Quick tests or one-off karaoke tracks where quality isn’t critical? VocalRemover.org is fine. No signup, no cost, done in a minute.

DJ who needs real-time stem control during sets? The quality difference between your software’s built-in separation and offline processing might not matter – the crowd won’t hear the artifacts in a club environment. But for studio work or detailed listening, always use offline processing with the highest quality models.

FAQ

Why does my separated instrumental sound muffled or underwater?

Compressed source audio or heavy effects on the original vocals. The AI struggles to cleanly separate reverb, delay, and room reflections from instruments. Try a higher bitrate source file (320kbps MP3 minimum, WAV/FLAC better). Some songs won’t separate cleanly no matter what tool you use – live recordings and heavily produced pop tracks are the hardest to split. If you’re working with a YouTube rip, that’s probably your problem. The information’s already gone before the AI even sees it.

Which AI vocal remover is actually free with no hidden costs?

VocalRemover.org and Ultimate Vocal Remover (UVR5). VocalRemover.org works in your browser, zero setup, lower quality. UVR5 requires installation and technical setup but uses state-of-the-art models. Most other “free” tools? Trial versions with watermarks, file limits, or preview-only processing.

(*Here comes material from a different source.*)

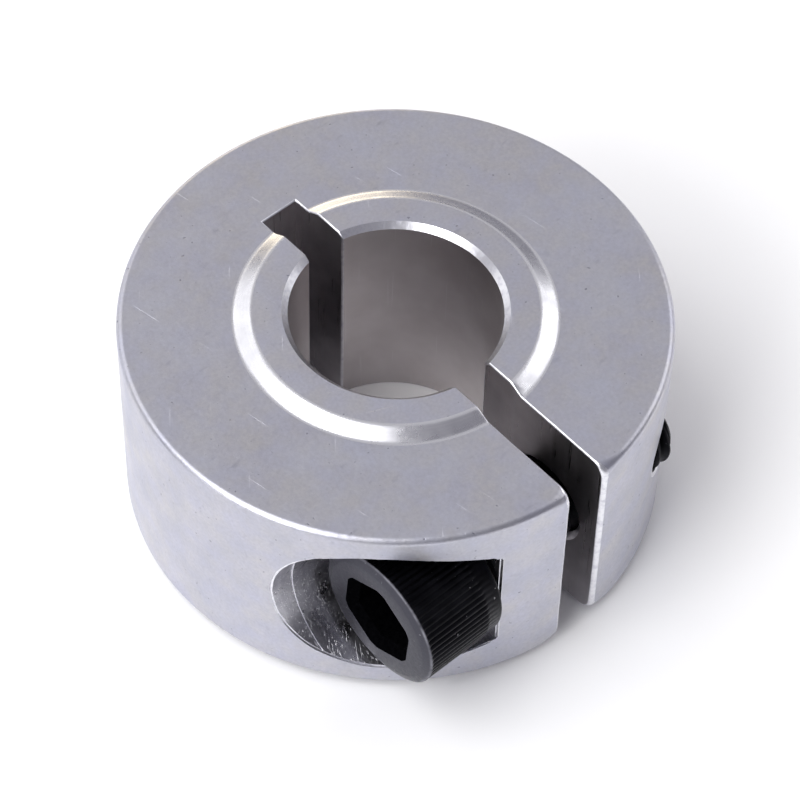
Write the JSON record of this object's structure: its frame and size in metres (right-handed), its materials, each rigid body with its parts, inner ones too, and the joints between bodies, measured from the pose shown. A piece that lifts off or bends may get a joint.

Can I legally upload separated vocals or instrumentals to YouTube or Spotify?

Commercial use or public distribution? No – you need permission from copyright holders. Removing vocals doesn’t remove copyright protection. The instrumental is still a derivative work of the original recording. YouTube’s Content ID will likely flag it, and rights holders can claim revenue or issue a takedown. Personal use in your bedroom is fine, but posting online enters legal gray area regardless of whether you monetize. The vocal removal tool is just technology – it doesn’t grant you rights. It’s like using Photoshop to edit someone else’s copyrighted photo. The editing doesn’t make the photo yours. If you want legal background music, use royalty-free services like Epidemic Sound or Artlist. More expensive, but you’re paying for the license to use it commercially.